1.  Welcome scene: have a glance at the VR environment.
2. Player placement: guide players to activate settings to start the game.
3. Main game: the main game scene.
4. End scene: see the score and restart.







Implementation:
Focusing on Make Game Playable and Fluid.



Due to time constrains,  the game applied the 3D assets come from Unity store (shared by NeutronCat) and tweak them to cut down the time taken in Art works. Keeping with the low poly scene style, the game's music is upbeat and relaxed.






Red notes require more pressure than blue notes.

In combination with the pressure sensor's property, two types of notes designed in the game correspond to the two pressure levels. The game requires players to smash the music notes with the correct pressure tap level. The higher the pressure and beat accuracy, the more points the player will get.





Before and post gaming feedbacks.

Four virtual lights are placed for evaluation in the note tracks. The virtual lights will light up upon tapping the physical drum to lets them know how well they’ve done with their rhythmic input. The interface displays the score and text (in the form of “Good/Perfect”) after a note is successfully smacked.


Project takeaways : A more integrated development approach, focusing on both the hardware and the game content, will be crucial for delivering a truly immersive and satisfying VR experience.

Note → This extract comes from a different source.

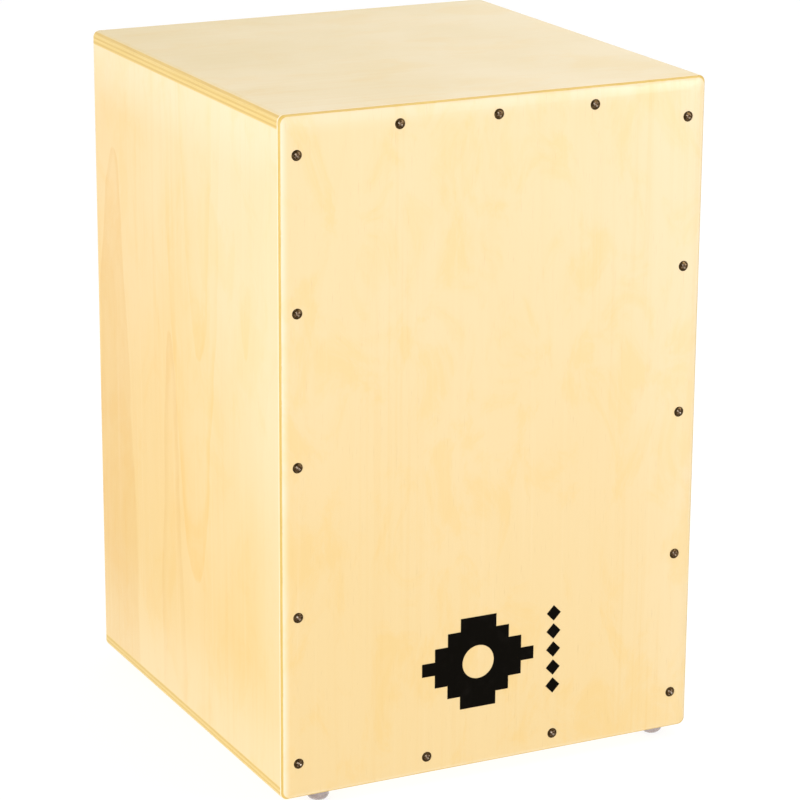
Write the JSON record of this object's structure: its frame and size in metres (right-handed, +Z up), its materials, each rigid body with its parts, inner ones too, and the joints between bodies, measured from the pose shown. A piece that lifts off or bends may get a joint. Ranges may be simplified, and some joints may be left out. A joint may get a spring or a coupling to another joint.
{
  "type": "cajon",
  "caption": "Upright plywood box drum to sit on, with a thin screwed striking plate, internal snare wires, round rear sound hole and soft feet.",
  "frame": {"origin": "on the floor, under the middle of the bounding box", "axes": "+Z up; the striking plate faces -Y; +X to the right of a listener who faces the striking plate"},
  "size_m": [0.3, 0.3097, 0.455],
  "materials": {
    "side_veneer": "clear satin lacquer over pale birch plywood",
    "front_veneer": "clear satin lacquer over pale birch plywood",
    "back_veneer": "clear satin lacquer over pale birch plywood",
    "batten_wood": "planed, unfinished",
    "plate_screw": "antique bronze, worn bright in the recess",
    "inner_screw": "zinc plated",
    "snare_plate": "plated steel strip",
    "snare_wire": "coiled steel wire",
    "foot": "soft translucent grey",
    "ornament": "printed black"
  },
  "bodies": {
    "root": {"back_panel": "back_veneer", "bottom_panel": "side_veneer", "corner_cleat_bottom_left": "batten_wood", "corner_cleat_bottom_right": "batten_wood", "corner_cleat_top_left": "batten_wood", "corner_cleat_top_right": "batten_wood", "foot_front_left": "foot", "foot_front_right": "foot", "foot_rear_left": "foot", "foot_rear_right": "foot", "front_batten_bottom": "batten_wood", "front_batten_left": "batten_wood", "front_batten_right": "batten_wood", "front_batten_top": "batten_wood", "front_emblem": "ornament", "front_plate": "front_veneer", "front_plate_screws": "plate_screw", "rear_batten_bottom": "batten_wood", "rear_batten_left": "batten_wood", "rear_batten_right": "batten_wood", "rear_batten_top": "batten_wood", "side_panel_left": "side_veneer", "side_panel_right": "side_veneer", "snare_bar": "batten_wood", "snare_bar_screws": "inner_screw", "snare_block_left": "batten_wood", "snare_block_right": "batten_wood", "snare_end_clip_left": "snare_plate", "snare_end_clip_right": "snare_plate", "snare_plate_left": "snare_plate", "snare_plate_right": "snare_plate", "snare_plate_screws": "inner_screw", "snare_wires_left": "snare_wire", "snare_wires_right": "snare_wire", "top_panel": "side_veneer"}
  },
  "joints": []
}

Early user testing showed a significantly enjoyable experience compared to standard VR controllers, but the game itself is also a crucial part of the experience. When we received positive feedback on the new controller's input method during user tests and showcases, we also gathered valuable suggestions for the game itself. The settings and mechanics of the VR game also significantly impact the overall user experience. These insights emphasize the importance of not only refining the controller but also ensuring that the game's design, narrative, and challenge levels are equally engaging and well-matched with the innovative interaction methods provided by the controller.